● **SOURCE MATERIAL**

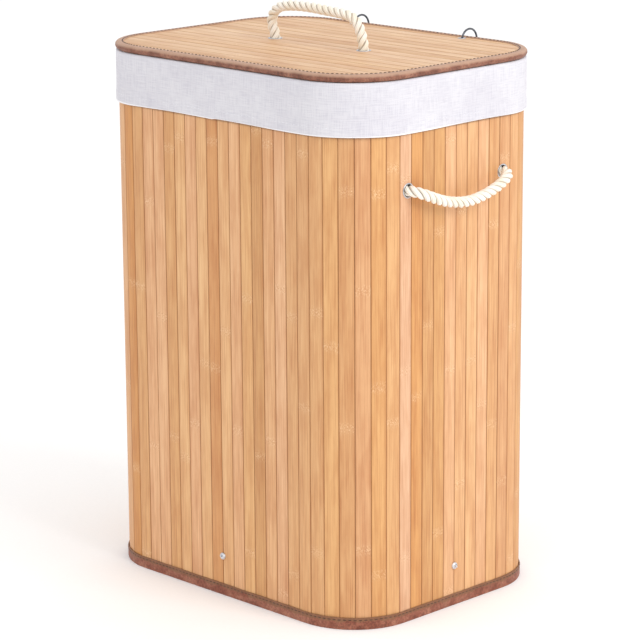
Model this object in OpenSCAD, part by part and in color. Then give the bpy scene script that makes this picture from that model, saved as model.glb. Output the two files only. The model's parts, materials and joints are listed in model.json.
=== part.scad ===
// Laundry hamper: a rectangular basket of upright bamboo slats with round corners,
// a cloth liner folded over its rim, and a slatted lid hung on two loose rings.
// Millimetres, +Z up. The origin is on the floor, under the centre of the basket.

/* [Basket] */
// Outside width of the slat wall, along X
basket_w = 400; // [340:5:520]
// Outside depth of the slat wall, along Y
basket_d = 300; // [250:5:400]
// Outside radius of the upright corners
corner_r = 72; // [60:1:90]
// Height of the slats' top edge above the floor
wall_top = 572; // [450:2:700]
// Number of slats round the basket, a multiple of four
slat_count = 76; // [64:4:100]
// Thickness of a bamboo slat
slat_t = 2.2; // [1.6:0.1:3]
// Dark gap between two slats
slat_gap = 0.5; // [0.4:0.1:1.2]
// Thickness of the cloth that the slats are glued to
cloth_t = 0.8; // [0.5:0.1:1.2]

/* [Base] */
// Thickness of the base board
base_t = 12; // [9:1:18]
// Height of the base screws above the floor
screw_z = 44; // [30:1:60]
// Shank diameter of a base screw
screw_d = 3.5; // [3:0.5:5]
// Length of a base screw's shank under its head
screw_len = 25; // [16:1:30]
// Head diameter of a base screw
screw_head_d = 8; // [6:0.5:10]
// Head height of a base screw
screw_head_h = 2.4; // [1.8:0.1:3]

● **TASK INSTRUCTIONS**
Your task is to reproduce the whole listing exactly.

● **FULL RESPONSE**
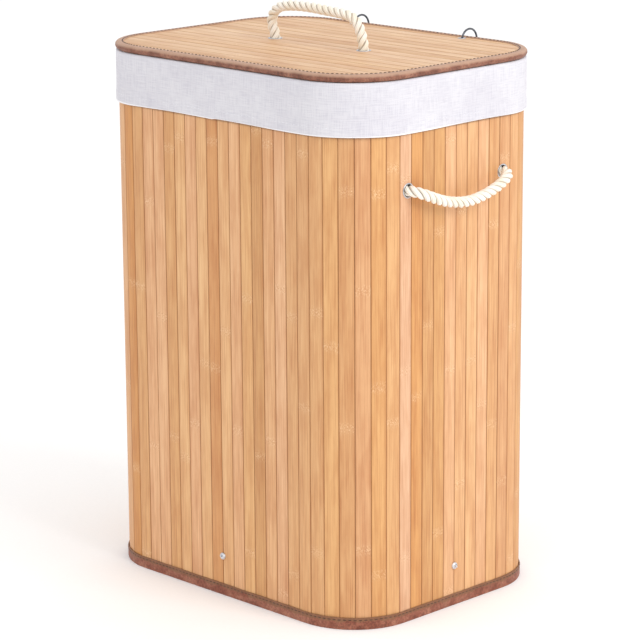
Model this object in OpenSCAD, part by part and in color. Then give the bpy scene script that makes this picture from that model, saved as model.glb. Output the two files only. The model's parts, materials and joints are listed in model.json.
=== part.scad ===
// Laundry hamper: a rectangular basket of upright bamboo slats with round corners,
// a cloth liner folded over its rim, and a slatted lid hung on two loose rings.
// Millimetres, +Z up. The origin is on the floor, under the centre of the basket.

/* [Basket] */
// Outside width of the slat wall, along X
basket_w = 400; // [340:5:520]
// Outside depth of the slat wall, along Y
basket_d = 300; // [250:5:400]
// Outside radius of the upright corners
corner_r = 72; // [60:1:90]
// Height of the slats' top edge above the floor
wall_top = 572; // [450:2:700]
// Number of slats round the basket, a multiple of four
slat_count = 76; // [64:4:100]
// Thickness of a bamboo slat
slat_t = 2.2; // [1.6:0.1:3]
// Dark gap between two slats
slat_gap = 0.5; // [0.4:0.1:1.2]
// Thickness of the cloth that the slats are glued to
cloth_t = 0.8; // [0.5:0.1:1.2]

/* [Base] */
// Thickness of the base board
base_t = 12; // [9:1:18]
// Height of the base screws above the floor
screw_z = 44; // [30:1:60]
// Shank diameter of a base screw
screw_d = 3.5; // [3:0.5:5]
// Length of a base screw's shank under its head
screw_len = 25; // [16:1:30]
// Head diameter of a base screw
screw_head_d = 8; // [6:0.5:10]
// Head height of a base screw
screw_head_h = 2.4; // [1.8:0.1:3]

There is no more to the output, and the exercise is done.